Le cervelet assure le réglage du tonus musculaire au
départ, pendant et à l’arrêt du mouvement.
Il assure la
régularité, la vitesse du démarrage et du freinage.
L’élément de base de la sémiologie cérébelleuse est
l’hypotonie.
1- Interrogatoire :
Il recherche une sensation d’instabilité vécue le plus
souvent comme une démarche ébrieuse ; une maladresse
des membres supérieurs ; un tremblement.
2- Examen de la posture :
Les troubles posturaux ne sont pas aggravés à la fermeture
des yeux.
À la station debout, il existe des oscillations en tout
sens, une danse des jambiers antérieurs, un élargissement
du polygone de sustentation.
La marche est titubante, ébrieuse et bruyante ; les pieds
sont écartés, les bras sont en balancier.
3- Autres troubles moteurs :
Les autres troubles moteurs sont une hypotonie, des
réflexes pendulaires, une dysarthrie, une écriture irrégulière,
une hypermétrie, une adiadococinésie, une asynergie,
une dyschronométrie, un tremblement intentionnel.
L’atteinte vermienne entraîne des troubles dominant sur
l’usage des membres inférieurs dans les activités automatiques,
comme le maintien de la position debout et la
marche.
L’atteinte hémisphérique donne un syndrome
latéralisé sur les gestes volontaires.
Le syndrome cérébelleux n’a aucune spécificité étiologique
et ses mécanismes d’atteinte sont multiples.
Il
peut s’agir d’affections aiguës comme un accident vasculaire, une sclérose en plaques ou un abcès ;
d’affections subaiguës ou chroniques comme une
tumeur, une cause toxique (alcool, médicaments), une
pathologie dégénérative, une pathologie paranéoplasique,
une maladie de Creutzfeldt-Jakob, une malformation
d’Arnold-Chiari.
L’imagerie par résonance magnétique
encéphalique, qui permet de bien visualiser le cervelet,
est l’examen de choix dans le bilan étiologique de
l’ataxie cérébelleuse.
En fonction des orientations diagnostiques,
peuvent ensuite se discuter : ponction lombaire,
prélèvement en biologie moléculaire, électroencéphalogramme…
D - Ataxie psychogène
:
L’instabilité, les chutes et toutes les présentations de
perte de l’équilibre peuvent être l’expression d’un
trouble somatoforme, d’un trouble de conversion ou d’autres troubles psychiques (trouble postural phobique).
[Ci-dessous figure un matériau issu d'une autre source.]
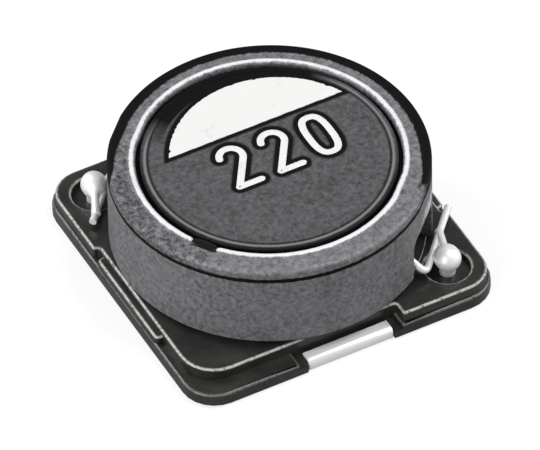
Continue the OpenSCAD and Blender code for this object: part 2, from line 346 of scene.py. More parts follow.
# %% [markdown]
# ## The shield ring
# The ring is pressed and fired, so it is a turned shape with two tunnels at its foot that
# let the leads out. One grid makes all of it: a closed half section is carried round the
# axis, and where a tunnel is, the section's foot is lifted along the tunnel's outline.


# %% Curves in a plane
def arc(centre, radius, start, end, count):
    """Points at centre + radius * (cos, sin) of angles spaced evenly from start to end."""
    a = np.radians(np.linspace(start, end, count))
    return np.stack([centre[0] + radius * np.cos(a), centre[1] + radius * np.sin(a)], 1)


def line(start, end, count):
    """Points spaced evenly from start to end."""
    return np.linspace(start, end, count)


def chain(*runs):
    """Runs joined end to end, without the points that repeat."""
    points = np.vstack(runs)
    far = np.linalg.norm(points - np.roll(points, 1, 0), axis=1) > 1e-5
    return points[far]


# %% The ring's half section and its tunnels
LIP_R, LIP_H = 0.15, 0.05         # the bead round the mouth
SHOULDER_R = 0.16
SEAM_DROP, SEAM_R = 0.47, 0.05    # the pressing line below the top
FOOT_C = 0.12
TUNNEL_W, TUNNEL_H, TUNNEL_R = 2.3, 1.85, 0.5
TUNNEL_AT = -45                   # direction of the first tunnel; the other is opposite
CHIP_AT, CHIP_DEPTH = -146, 0.07  # the bead's one flaw
FRONT, LEFT, BACK_SHADE_AT = -108, 178, 58   # middles of the bead's painted highlight, the painted shade on the left top, and the painted shade at the back
BACK_SHADE_TURNS = [60, 85, 100, 112]   # degrees from the middle of the painted shade at the back, and where it starts there
BACK_SHADE_RADII = [5.36, 5.42, 5.6, RING_R + 0.15]
STREAK_STRENGTH, LEFT_SHADE = 0.68, 0.43            # strength of the painted reflection over a tunnel, and of the painted shade on the left top


def ring_section():
    """Closed outline (r, z): up the bore, round the bead, over the shoulder, down past the
    pressing line, and back along the foot."""
    shoulder = RING_TOP - LIP_H
    meet = math.degrees(math.asin((LIP_R - LIP_H) / LIP_R))
    seam = RING_TOP - SEAM_DROP
    return chain(
        line((BORE_R, SEAT_Z + FOOT_C), (BORE_R, RING_TOP - LIP_R), 12),
        arc((BORE_R + LIP_R, RING_TOP - LIP_R), LIP_R, 180, meet, 14),
        line((BORE_R + LIP_R * (1 + math.cos(math.radians(meet))), shoulder),
             (RING_R - SHOULDER_R, shoulder), 14),
        arc((RING_R - SHOULDER_R, shoulder - SHOULDER_R), SHOULDER_R, 90, 0, 8),
        line((RING_R, shoulder - SHOULDER_R), (RING_R, seam + SEAM_R), 6),
        arc((RING_R, seam), SEAM_R, 90, 270, 9),
        line((RING_R, seam - SEAM_R), (RING_R, seam - 0.15), 5),
        line((RING_R, seam - 0.15), (RING_R, SEAT_Z + FOOT_C), 22),
        line((RING_R - FOOT_C, SEAT_Z), (BORE_R + FOOT_C, SEAT_Z), 6))


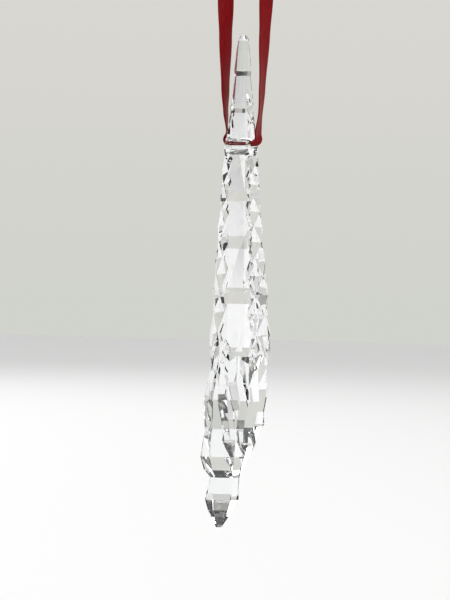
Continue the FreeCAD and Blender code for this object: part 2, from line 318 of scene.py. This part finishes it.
def crystal_glass():
    """Clear polished crystal, with the faint waviness that polishing leaves on its facets."""
    material, nodes, links, shader = new_material("cut_crystal")
    shader.inputs["Transmission Weight"].default_value = 1
    shader.inputs["IOR"].default_value = 1.54
    shader.inputs["Base Color"].default_value = (0.985, 0.993, 0.995, 1)
    place = nodes.new("ShaderNodeTexCoord")
    haze = nodes.new("ShaderNodeTexNoise")
    haze.inputs["Scale"].default_value = 160
    haze.inputs["Detail"].default_value = 3
    links.new(place.outputs["Object"], haze.inputs["Vector"])
    polish = nodes.new("ShaderNodeMapRange")
    polish.inputs["From Min"].default_value = 0.35
    polish.inputs["From Max"].default_value = 0.8
    polish.inputs["To Min"].default_value = 0.0
    polish.inputs["To Max"].default_value = 0.035
    links.new(haze.outputs["Fac"], polish.inputs["Value"])
    links.new(polish.outputs["Result"], shader.inputs["Roughness"])
    ripple = nodes.new("ShaderNodeTexNoise")
    ripple.inputs["Scale"].default_value = 420
    ripple.inputs["Detail"].default_value = 2
    links.new(place.outputs["Object"], ripple.inputs["Vector"])
    bump = nodes.new("ShaderNodeBump")
    bump.inputs["Strength"].default_value = 0.12
    bump.inputs["Distance"].default_value = 0.05 * MM
    links.new(ripple.outputs["Fac"], bump.inputs["Height"])
    links.new(bump.outputs["Normal"], shader.inputs["Normal"])
    return material


# ---------------------------------------------------------------- ribbon


def twist_angle(height, twists):
    """How far the flat ribbon has turned about its own line at a height above the hole."""
    place = height / MM
    for (low, before), (high, after) in zip(twists, twists[1:]):
        if place < high:
            return math.radians(before + (after - before) * smooth(place, low, high))
    return 0.0


def cup_bend(height, away):
    """The ribbon is cupped in the hole and opens out flat just above it, with a faint fold."""
    opened = smooth(height - 1.7 * MM + max(away - 3.2 * MM, 0), 0.2 * MM, 3.6 * MM)
    return (1 - opened) / CUP_RADIUS + opened * 60


def make_strand(name, side, twists):
    """One half of the ribbon, from the middle of the hole to the knot, and the line it follows. side
    is -1 in front, 1 behind."""
    route = [HOLE + Vector((0, side * away, height)) for away, height in ROUTE]
    line = spline_points(route)
    along = lengths_along(line)
    rows = []
    for index, point in enumerate(line):
        before, after = line[max(index - 1, 0)], line[min(index + 1, len(line) - 1)]
        onward = (after - before).normalized()
        level = Vector((1, 0, 0))
        outward = (level.cross(onward) * side).normalized()
        height, away = (point - HOLE).z, abs(point.y)
        turned = Matrix.Rotation(twist_angle(height, twists), 3, Vector((0, 0, 1)))
        bend = cup_bend(height, away)
        rows.append(cross_section(point, turned @ level, turned @ outward, side * along[index], bend))
    piece = link(name, strip_mesh(name, rows), "ribbon")
    return piece, line


def make_knot(centre):
    """The two ribbon ends tied together in an overhand knot: a doubled, creased band wound one and a
    half times round them, over a gathered core."""
    start = math.radians(150)
    pieces = []
    for layer, (reach, shift) in enumerate(((1.0, 0.0), (0.86, 0.55))):
        rows = []
        count = int(WRAP_ROWS_PER_TURN * WRAP_TURNS)
        for index in range(count + 1):
            share = index / count
            angle = start + share * WRAP_TURNS * math.tau
            ends = smooth(share, 0, 0.16) * (1 - smooth(share, 0.86, 1.0))
            wide = (1.05 + 1.35 * ends) * reach
            deep = (0.85 + 1.2 * ends) * reach
            slope = math.radians(-24) * math.sin(angle - math.radians(40))
            climb = (share - 0.5) * 1.5 + shift * 0.6
            radial = Vector((math.cos(angle) * deep, math.sin(angle) * wide, 0))
            point = centre + (radial + Vector((0, 0, climb + radial.length * math.sin(slope)))) * MM
            outward = Vector((math.cos(angle) / deep, math.sin(angle) / wide, 0)).normalized()
            onward = Vector((-math.sin(angle) * deep, math.cos(angle) * wide, 0)).normalized()
            across = outward.cross(onward)
            lean = Matrix.Rotation(slope, 3, outward)
            width = (3.3 - 0.9 * (1 - ends) + 0.25 * math.sin(angle * 2 + layer)) * MM
            along = index * 0.35 * MM
            row = cross_section(point, lean @ across, outward, along, 210, width, WRAP_THICKNESS * MM)
            creased = []
            for place, chart in row:
                across_share = chart[0] * MM / width
                crease = math.sin(across_share * 17 + angle * 0.6 + layer) * 0.09 * math.cos(across_share * 3)
                creased.append((place + outward * crease * MM, chart))
            rows.append(creased)
        pieces.append(strip_mesh("wrap", rows))

    core_rows = []
    for index in range(CORE_ROWS + 1):
        share = index / CORE_ROWS
        fullness = math.sin(math.pi * min(max(share * 0.86 + 0.07, 0), 1)) ** 0.6
        level = (share - 0.5) * CORE_HEIGHT
        row = []
        for step in range(CORE_SIDES):
            angle = step / CORE_SIDES * math.tau
            fold = 1 + 0.13 * math.sin(angle * 5 + share * 2.2) + 0.06 * math.sin(angle * 9 - share * 4)
            outline = Vector((math.cos(angle) * CORE_HALF_WIDTH, math.sin(angle) * CORE_HALF_DEPTH, 0))
            point = outline * fullness * fold
            row.append((centre + (point + Vector((0, 0, level))) * MM, (step * 0.3, level)))
        core_rows.append(row)
    pieces.append(strip_mesh("core", core_rows))

    merged = bmesh.new()
    for mesh in pieces:
        merged.from_mesh(mesh)
        bpy.data.meshes.remove(mesh)
    mesh = bpy.data.meshes.new("ribbon_knot_tied")
    merged.to_mesh(mesh)
    merged.free()
    return link("ribbon_knot_tied", mesh, "ribbon")


def make_tail(name, side, centre):
    """One free end of the ribbon: it leaves the knot, fans out and is cut on a slant."""
    rows = []
    lean = math.radians(10)
    point = centre + Vector((side * 0.2, side * 0.5, 0.6)) * MM
    for index in range(TAIL_STEPS + 1):
        share = index / TAIL_STEPS
        drift = side * 0.10 * math.sin(share * 2.6)
        onward = Vector((drift, side * math.sin(lean), math.cos(lean))).normalized()
        turned = Matrix.Rotation(side * math.radians(16 + 26 * share), 3, onward)
        across = turned @ Vector((1, 0, 0))
        across = (across - onward * across.dot(onward)).normalized()
        outward = across.cross(onward) * side
        opened = smooth(share, 0.02, 0.4)
        width = TAIL_NARROW * MM + (WIDTH - TAIL_NARROW * MM) * opened
        bend = 420 * (1 - opened) + 55 + 40 * math.sin(share * 5)
        row = cross_section(point, across, outward, share * TAIL_LENGTH * MM, bend, width)
        cut = smooth(share, 0.7, 1.0) * TAIL_SLANT / 2
        reach = onward * cut * MM / (WIDTH / 2 / MM)
        rows.append([(place + reach * chart[0], chart) for place, chart in row])
        point = point + onward * (TAIL_LENGTH - TAIL_SLANT / 2) / TAIL_STEPS * MM
        lean += math.radians(20) / TAIL_STEPS
    return link(name, strip_mesh(name, rows), "ribbon")


# ---------------------------------------------------------------- studio


def make_floor():
    """A plain pale table top under the ornament."""
    material, nodes, links, shader = new_material("pale_floor")
    grain = nodes.new("ShaderNodeTexNoise")
    grain.inputs["Scale"].default_value = 3
    tone = nodes.new("ShaderNodeMapRange")
    tone.inputs["To Min"].default_value = 0.66
    tone.inputs["To Max"].default_value = 0.7
    links.new(grain.outputs["Fac"], tone.inputs["Value"])
    links.new(tone.outputs["Result"], shader.inputs["Base Color"])
    shader.inputs["Roughness"].default_value = 0.75
    mesh = bpy.data.meshes.new("floor")
    built = bmesh.new()
    bmesh.ops.create_circle(built, cap_ends=True, segments=96, radius=FLOOR_RADIUS)
    bmesh.ops.translate(built, verts=built.verts, vec=(0, 0, FLOOR_HEIGHT))
    built.to_mesh(mesh)
    built.free()
    mesh.materials.append(material)
    floor = bpy.data.objects.new("floor", mesh)
    bpy.context.scene.collection.objects.link(floor)


def soft_light(name, place, size, power):
    """A square lamp of that side in metres and power in watts, turned towards the ornament."""
    data = bpy.data.lights.new(name, "AREA")
    data.size = size
    data.energy = power
    lamp = bpy.data.objects.new(name, data)
    bpy.context.scene.collection.objects.link(lamp)
    lamp.location = place
    lamp.rotation_mode = "QUATERNION"
    lamp.rotation_quaternion = (Vector(ORNAMENT_MIDDLE) - Vector(place)).to_track_quat("-Z", "Y")


def fill_ramp(ramp, stops):
    """Give a colour ramp its stops, as (position, colour). The first and last take its own two."""
    ramp.elements[0].position, ramp.elements[0].color = stops[0][0], (*stops[0][1], 1)
    ramp.elements[1].position, ramp.elements[1].color = stops[-1][0], (*stops[-1][1], 1)
    for position, colour in stops[1:-1]:
        ramp.elements.new(position).color = (*colour, 1)


def make_studio():
    """A plain pale room, and two large soft lights."""
    world = bpy.data.worlds.new("studio")
    bpy.context.scene.world = world
    world.use_nodes = True
    nodes, links = world.node_tree.nodes, world.node_tree.links
    place = nodes.new("ShaderNodeTexCoord")
    split = nodes.new("ShaderNodeSeparateXYZ")
    links.new(place.outputs["Generated"], split.inputs[0])
    height = nodes.new("ShaderNodeMapRange")
    height.inputs["From Min"].default_value = -1
    links.new(split.outputs["Z"], height.inputs["Value"])
    room = nodes.new("ShaderNodeValToRGB")
    fill_ramp(room.color_ramp, ROOM)
    links.new(height.outputs["Result"], room.inputs["Fac"])
    links.new(room.outputs["Color"], nodes["Background"].inputs["Color"])

    soft_light("window", (0.9, 1.1, 0.9), size=1.0, power=9)
    soft_light("ceiling", (-0.3, -0.2, 1.4), size=0.9, power=11)
    view = bpy.context.scene.view_settings
    view.view_transform = "Standard"
    view.look = "None"


# ---------------------------------------------------------------- the whole


def main():
    aim_camera()

    strands = [
        make_strand("ribbon_front_strand", -1, FRONT_TWISTS),
        make_strand("ribbon_back_strand", 1, BACK_TWISTS),
    ]
    low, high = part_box("ribbon_knot")
    centre = (low + high) / 2
    knot = make_knot(centre)
    tails = [make_tail("ribbon_front_tail", -1, centre), make_tail("ribbon_back_tail", 1, centre)]

    fabric = satin()
    for piece in [knot] + tails + [strand for strand, _ in strands]:
        piece.data.materials.append(fabric)
    for (strand, line), tail, side, node in zip(strands, tails, (-1, 1), ("front", "back")):
        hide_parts("ribbon_" + node)
        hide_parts("ribbon_tail_" + node)
    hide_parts("ribbon_knot")

    crystal = frame["nodes"]["crystal_icicle"]
    crystal.data.materials.clear()
    crystal.data.materials.append(crystal_glass())
    weld = crystal.modifiers.new("weld", "WELD")
    weld.merge_threshold = WELD_DISTANCE
    edges = crystal.modifiers.new("polished_edges", "BEVEL")
    edges.width = POLISHED_EDGE
    edges.segments = 2
    edges.limit_method = "ANGLE"
    edges.angle_limit = SHARPEST_UNPOLISHED

    make_floor()
    make_studio()


main()
bpy.context.view_layer.update()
Les éléments du diagnostic sont : tableau de type astasieabasie
; chutes théâtrales non traumatisantes ; absence de
signes objectifs à l’examen ; contexte psychologique :
anxiété, phobie, histrionisme, dépression ; survenue dans
les grandes surfaces, dans la foule ; intrication possible
avec un trouble initial neurologique comme un syndrome
vestibulaire ; normalité des examens paracliniques.